Además de la contradicción, la Navidad es un momento perfecto para dar noticias importantes. Una tradición que siguieron líderes como Mijail Gorbachov, que aprovechó el 25 de diciembre para pronunciar su discurso de dimisión que, formalmente, se entiende como el fin de la Unión Soviética. También los rumanos se tomaron la Navidad como el final de una etapa, aunque en su caso, lo hicieron de forma más violenta. El 25 de diciembre ejecutaron al sanguinario dictador Nicolae Ceaușescu y a su esposa, acusado de decenas de miles de asesinatos. Antes de morir, el dictador gritó: “¡La historia me vengará!”. Algo que, por ahora, no ha sucedido.
Por todo eso, el aire contenido que tienen estas fechas es diferente al del resto del año. Hay cosas que solo pasan en Navidad. Es un tiempo de nuevos comienzos, de magia, de disfrutar de la familia, pero también de dolor. La silla vacía que en Nochevieja tiene un sabor más agrio de lo normal, la felicidad de todos que no puedes sentir en carne propia y la soledad que también se hace más grande que nunca. La Navidad acrecienta todo, contiene todo y lo magnifica todo. Es tiempo de espera, de parar, pero también de actuar. De abrir nuevos comienzos, de cerrar etapas, de querer y de llorar. La Navidad no es lo que escribió Dickens, no es algo ideal, pero sin duda es especial. Por eso, un niño puede imaginarse toda una vida dentro de un cuadro de Rubens y sentirse más diminuto que nada en el mundo.

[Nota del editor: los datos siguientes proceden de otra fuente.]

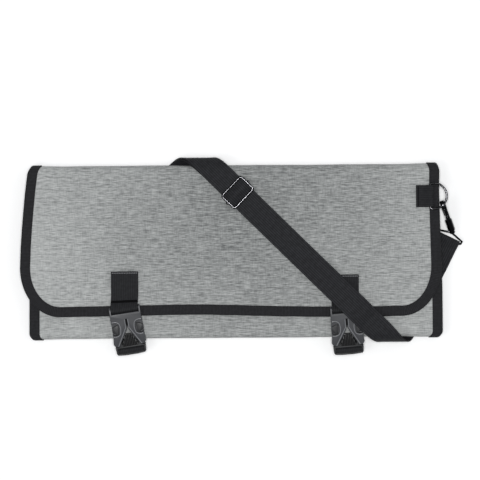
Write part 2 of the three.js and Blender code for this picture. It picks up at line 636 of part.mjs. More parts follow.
// The shoulder strap, from its sewn end at the right eye to the slider's bar
const frontLine = flatLine(ROUTE.lowFront, ROUTE.topFront);
const lineAt = (from, to, y) => from.x + (to.x - from.x) * (y - from.y) / (to.y - from.y);
const frontX = (y) => lineAt(ROUTE.lowFront, ROUTE.topFront, y);
const floorRun = STRAP.thick / 2;
const sliderFrame = flapTop + 2 * layer + CLEAR + SLIDER.wire / 2;
const sliderBar = sliderFrame - SLIDER.barDrop;
const sliderY = halfHeight - SLIDER.down;
const single = flapTop + CLEAR + STRAP.thick / 2;
const double = single + layer;

const frontAcross = vec(-frontLine.y, frontLine.x, 0);
const linkDir = flatLine(ROUTE.topBack, ROUTE.eyeLeft);
const linkAcross = vec(linkDir.y, -linkDir.x, 0);
const linkAt = vec(ROUTE.eyeLeft.x, ROUTE.eyeLeft.y, STRAP.thick + CLEAR + LINK.bar / 2);
const linkRadius = LINK.bar / 2 + CLEAR + STRAP.thick / 2;
const linkBeyond = LINK.barWide / 2 + CLEAR;

// Heights of the strap's middle on its way up over the right buckle: distance above the flap's end,
// and share of the rise
const OVER_BUCKLE = [
  { up: 1, share: 0.85 }, { up: 10, share: 1 }, { up: 19, share: 1 }, { up: 30, share: 0.8 },
  { up: 45, share: 0.47 }, { up: 64, share: 0.14 }, { up: 82, share: 0 },
];
const buckleTop = barHeight + BUCKLE.thickUp + 4 * CLEAR + STRAP.thick / 2;

/** Lines across the strap, bent slantwise round a long edge: drawn on the flat, then rolled up. */
function wrapLines({ middle, out, high, low, xHigh, xLow, slopeHigh, slopeLow }) {
  const inside = -Math.sign(out);
  const pieces = 48;
  const bend = Array.from({ length: pieces + 1 }, (_, i) => {
    const turn = Math.PI * i / pieces;
    return vec(0, middle + out * Math.sin(turn), (high + low) / 2 + (high - low) / 2 * Math.cos(turn));
  });
  const reach = [0];
  for (let i = 1; i <= pieces; i += 1) reach.push(reach[i - 1] + bend[i].distanceTo(bend[i - 1]));
  const long = reach[pieces];
  const rolled = (x, place) => {
    if (place <= 0) return vec(x, middle - inside * place, high);
    if (place >= long) return vec(x, middle + inside * (place - long), low);
    const i = reach.findIndex((value) => value > place);
    return bend[i - 1].clone().lerp(bend[i], (place - reach[i - 1]) / (reach[i] - reach[i - 1])).setX(x);
  };
  const mean = (xLow - xHigh) / long;
  const centre = (place) => {
    if (place <= 0) return [xHigh + slopeHigh * place, slopeHigh];
    if (place >= long) return [xLow + slopeLow * (place - long), slopeLow];
    const t = place / long;
    const ends = slopeHigh * t * (1 - t) ** 2 - slopeLow * t * t * (1 - t);
    const x = xHigh + long * (mean * t * t * (3 - 2 * t) + ends);
    const slope = 6 * mean * t * (1 - t) + slopeHigh * (1 - t) * (1 - 3 * t) + slopeLow * t * (3 * t - 2);
    return [x, slope];
  };
  const lead = STRAP.wide * 0.4;
  return Array.from({ length: WRAP.steps + 1 }, (_, i) => {
    const place = -lead + (long + 2 * lead) * i / WRAP.steps;
    const [x, slope] = centre(place);
    const size = Math.hypot(slope, 1);
    return Array.from({ length: STRAP.columns }, (_, k) => {
      const off = STRAP.wide * (k / (STRAP.columns - 1) - 0.5) / size;
      return rolled(x - off, place + off * slope);
    });
  });
}

function shoulderStrap() {
  const fixed = (across) => (centre) => acrossLine(centre, across, STRAP.wide, STRAP.columns);
  const eyeRadius = HOOK.eyeWire / 2 + CLEAR + STRAP.thick / 2;
  const along = (start, dir, distance, z) => start.clone().addScaledVector(dir, distance).setZ(z);
  const tail = [WRAP.tail, 9].map((distance) => along(eyeAt, leaving, distance, floorRun + layer));
  const eyeTurn = arc(eyeAt, leaving, UP, eyeRadius, 62, 270, 12);
  const rightRun = [along(eyeAt, leaving, 30, floorRun), along(eyeAt, leaving, 70, floorRun)];
  const lean = (from, to) => (to.x - from.x) / (to.y - from.y);
  const low = wrapLines({
    middle: lowMiddle, out: -WRAP.lowOut, high: WRAP.lowTop, low: floorRun,
    xHigh: frontX(lowMiddle), xLow: lineAt(ROUTE.lowBack, ROUTE.eyeRight, lowMiddle),
    slopeHigh: -lean(ROUTE.lowFront, ROUTE.topFront),
    slopeLow: lean(ROUTE.lowBack, ROUTE.eyeRight),
  }).reverse();
  const rise = OVER_BUCKLE.map(({ up, share }) => (
    vec(frontX(flapEnd + up), flapEnd + up, single + (buckleTop - single) * share)
  ));
  const onFront = (u, z) => vec(frontX(sliderY), sliderY, z).addScaledVector(frontLine, u);
  const crown = SLIDER.wire / 2 + layer + CLEAR + STRAP.thick / 2;
  const bars = SLIDER.deep / 2 - SLIDER.wire / 2;
  const hump = arc(vec(0, 0, sliderBar), vec(1, 0, 0), UP, crown, 118, 62, 4).map((p) => onFront(-p.x, p.z));
  const over = [
    onFront(-bars - 8, single), onFront(-bars - 1, single + 0.6), onFront(-bars + 1.4, double - 0.4),
    ...hump.reverse(), onFront(bars - 1.4, double), onFront(bars + 2, double),
  ];
  const topWrap = {
    middle: topMiddle, xHigh: frontX(topMiddle),
    xLow: lineAt(ROUTE.topBack, ROUTE.eyeLeft, topMiddle),
    slopeHigh: lean(ROUTE.lowFront, ROUTE.topFront),
    slopeLow: -lean(ROUTE.topBack, ROUTE.eyeLeft),
  };
  const top = wrapLines({ ...topWrap, out: WRAP.topOut, high: double, low: floorRun });
  const inner = wrapLines({
    ...topWrap, out: WRAP.topOut - layer - 0.1, high: single, low: floorRun + layer,
  }).reverse();
  const linkTurn = arc(along(linkAt, linkDir, linkBeyond, linkAt.z), linkDir, UP, linkRadius, -90, 90, 8);
  const leftRun = [along(linkAt, linkDir, -60, floorRun), along(linkAt, linkDir, -16, floorRun)];
  const back = [
    along(linkAt, linkDir, -3, linkAt.z + linkRadius), along(linkAt, linkDir, -14, floorRun + layer),
    along(linkAt, linkDir, -60, floorRun + layer),
  ];
  const loop = SLIDER.wire / 2 + CLEAR + STRAP.thick / 2;
  const sliderLoop = arc(vec(0, 0, sliderBar), vec(-1, 0, 0), UP, loop, -90, 110, 12)
    .map((p) => onFront(p.x, p.z));
  const last = [onFront(bars + 3, single), onFront(4, single + 0.1)];
  const tip = [onFront(4.6, sliderBar + 0.9)];
  return band([
    ...[...tail, ...eyeTurn, ...rightRun].map(fixed(eyeAcross)),
    ...low,
    ...[...rise, ...over].map(fixed(frontAcross)),
    ...top,
    ...[...leftRun, ...linkTurn, ...back].map(fixed(linkAcross)),
    ...inner,
    ...[...last, ...sliderLoop, ...tip].map(fixed(frontAcross)),
  ], STRAP.thick);
}

/** The slider: a wire frame over the strap, and a bar under its middle that holds the strap's end. */
function strapSlider() {
  const wide = STRAP.wide + 2 * SLIDER.play + SLIDER.wire;
  const radius = SLIDER.wire / 2;
  const frame = wireLoop(roundedPath(wide, SLIDER.deep - SLIDER.wire, 2.6), radius);
  const bar = crossBar(radius, -wide / 2, wide / 2, 0, -SLIDER.barDrop, 10);
  const knobs = [-1, 1].map((sign) => new THREE.SphereGeometry(SLIDER.knob, 10, 8)
    .translate(sign * (wide / 2 + radius), 0, -SLIDER.barDrop / 2));
  return carve([frame, bar, ...knobs]);
}

/** The hidden left link: a flat frame between the strap's turn and the tab under the back. */
function strapLink() {
  const half = STRAP.wide / 2 + SLIDER.play;
  const out = half + LINK.barWide;
  const first = -LINK.barWide / 2;
  const frame = slab([[-out, first], [out, first], [out, first + LINK.long], [-out, first + LINK.long]],
    -LINK.bar / 2, LINK.bar / 2);
  const [from, to] = [first + LINK.barWide, first + LINK.long - LINK.barWide];
  const hole = block(-half, half, from, to, -LINK.bar, LINK.bar);
  return carve([frame], [hole]);
}

function linkTab() {
  const far = LINK.long - LINK.barWide;
  const at = (distance, z) => linkAt.clone().addScaledVector(linkDir, distance).setZ(z);
  const turn = arc(at(far - linkBeyond, linkAt.z), linkDir, UP, linkRadius, 90, 270, 8);
  const high = linkAt.z + linkRadius;
  return band([at(far + LINK.tabLong, high), ...turn, at(far + LINK.tabBack, floorRun)]
    .map((centre) => acrossLine(centre, linkAcross, RING.tabWide)), STRAP.thick);
}

add('shoulder_strap', shoulderStrap(), MATERIAL.webbing);
const slider = add('strap_slider', strapSlider(), MATERIAL.metal);
slider.position.set(frontX(sliderY), sliderY, sliderFrame);
slider.rotation.z = Math.atan2(-frontLine.x, frontLine.y);
const link = add('strap_link_left', strapLink(), MATERIAL.metal);
link.position.copy(linkAt);
link.rotation.z = Math.atan2(-linkDir.x, linkDir.y);
add('link_tab_left', linkTab(), MATERIAL.webbing);

roll.updateMatrixWorld(true);
const bounds = new THREE.Box3().setFromObject(roll, true);
const middle = bounds.getCenter(new THREE.Vector3());
const part = new THREE.Group();
roll.position.set(-middle.x, -middle.y, -bounds.min.z);
part.add(roll);
part.updateMatrixWorld(true);

export default part;
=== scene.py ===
"""Looks of a chef knife roll: canvas, tape, webbing, buckles, a strap and black fittings."""
import logging
import math
from dataclasses import dataclass, field
from enum import Enum
from functools import cache
from typing import Any, Iterable, Optional

import bmesh
import bpy
from mathutils import Matrix, Vector, noise


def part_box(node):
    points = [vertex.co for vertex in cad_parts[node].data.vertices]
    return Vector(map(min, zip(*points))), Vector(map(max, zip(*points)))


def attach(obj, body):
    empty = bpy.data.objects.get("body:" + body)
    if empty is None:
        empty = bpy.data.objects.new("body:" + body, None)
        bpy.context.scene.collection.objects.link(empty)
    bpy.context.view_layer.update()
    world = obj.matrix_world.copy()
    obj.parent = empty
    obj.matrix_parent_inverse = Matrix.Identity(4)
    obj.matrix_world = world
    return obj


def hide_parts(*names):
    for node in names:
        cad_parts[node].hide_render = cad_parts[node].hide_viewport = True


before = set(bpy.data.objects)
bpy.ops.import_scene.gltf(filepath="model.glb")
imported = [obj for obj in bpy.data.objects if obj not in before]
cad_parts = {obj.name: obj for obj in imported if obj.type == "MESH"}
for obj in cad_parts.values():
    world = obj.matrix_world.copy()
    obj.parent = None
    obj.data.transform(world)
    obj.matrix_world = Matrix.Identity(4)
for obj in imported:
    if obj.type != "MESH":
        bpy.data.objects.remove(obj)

Tree = bpy.types.NodeTree
Node = bpy.types.Node
Socket = bpy.types.NodeSocket
Vert = bmesh.types.BMVert
Mesh = bmesh.types.BMesh
Piece = bpy.types.Object
Pair = tuple[float, float]

log = logging.getLogger("knife_roll")
MM = 0.001
UV_NAME = "cloth"
# A wave texture of this scale makes one cycle for each unit of its coordinates
ONE_CYCLE = math.pi / 10
# A noise seldom leaves this range
NOISE_RANGE = (0.3, 0.7)
# Noises that change once in a unit, by their detail: soft clouds, moulded skin, plate and fibres
SOFT, SKIN, PLATE, FIBRES = (
    {"Scale": 1.0, "Detail": detail, "Roughness": rough}
    for detail, rough in ((1.0, 0.5), (2.0, 0.5), (4.0, 0.5), (3.0, 0.6)))
# How finely a wire is drawn round its section, and along each of its bends
WIRE_ROUND, WIRE_BEND = 3, 6
# Corners nearer than this are one: on a CAD mesh, and on the swept tape
CAD_WELD, TAPE_WELD = 0.004 * MM, 0.01 * MM
# Faces of tape and wire that meet at more than this angle in degrees keep their edge
HARD_EDGE = 50.0


class Rides(Enum):
    """The moving bodies that a piece can ride on."""

    BAG = "bag"
    GATE = "hook_gate"


class Side(Enum):
    """The two sides of the roll, seen from above."""

    LEFT = "left"
    RIGHT = "right"


def linear(colour: str) -> tuple[float, float, float, float]:
    """Turns an sRGB hex colour to linear values.

    Args:
        colour: Six hex digits, such as "969897".

    Returns:
        Linear red, green, blue and an alpha of one.
    """
    parts = [int(colour[i:i + 2], 16) / 255 for i in (0, 2, 4)]
    red, green, blue = (p / 12.92 if p <= 0.04045 else ((p + 0.055) / 1.055) ** 2.4 for p in parts)
    return red, green, blue, 1.0


def add_node(tree: Tree, kind: str, inputs: Any = (), output: Any = 0,
             to: Optional[Socket] = None, **settings: Any) -> Socket:
    """Adds a shader node with its settings, values and links.

    Args:
        tree: The material's node tree.
        kind: The node's type name.
        inputs: Values or the outputs that feed it, by the inputs' names or in their order.
        output: The name or number of the output that is used.
        to: The input that this output feeds.
        **settings: The node's own properties.

    Returns:
        The output.
    """
    node = tree.nodes.new(kind)
    for name, value in settings.items():
        setattr(node, name, value)
    for name, value in inputs.items() if isinstance(inputs, dict) else enumerate(inputs):
        if isinstance(value, Socket):
            tree.links.new(value, node.inputs[name])
        else:
            node.inputs[name].default_value = value
    if to is not None:
        tree.links.new(node.outputs[output], to)
    return node.outputs[output]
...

Por eso, como Dalí, yo salvaría el aire contenido en las dos semanas que dura la Navidad, porque, como decía uno de los grandes sabios de nuestro siglo (David Bisbal) todo, incluso lo que creemos más lejano, irrealizable o inviable, es posible en Navidad. Y es algo que, como los cuadros del Prado, nos une a miles de generaciones antes que nosotros, a los soldados de la Primera Guerra Mundial, a los rumanos que acabaron con la dictadura y, sin duda, también a esas personas que vivieron en los libros de Dickens pero que el capitalismo no ha tenido a bien salvar.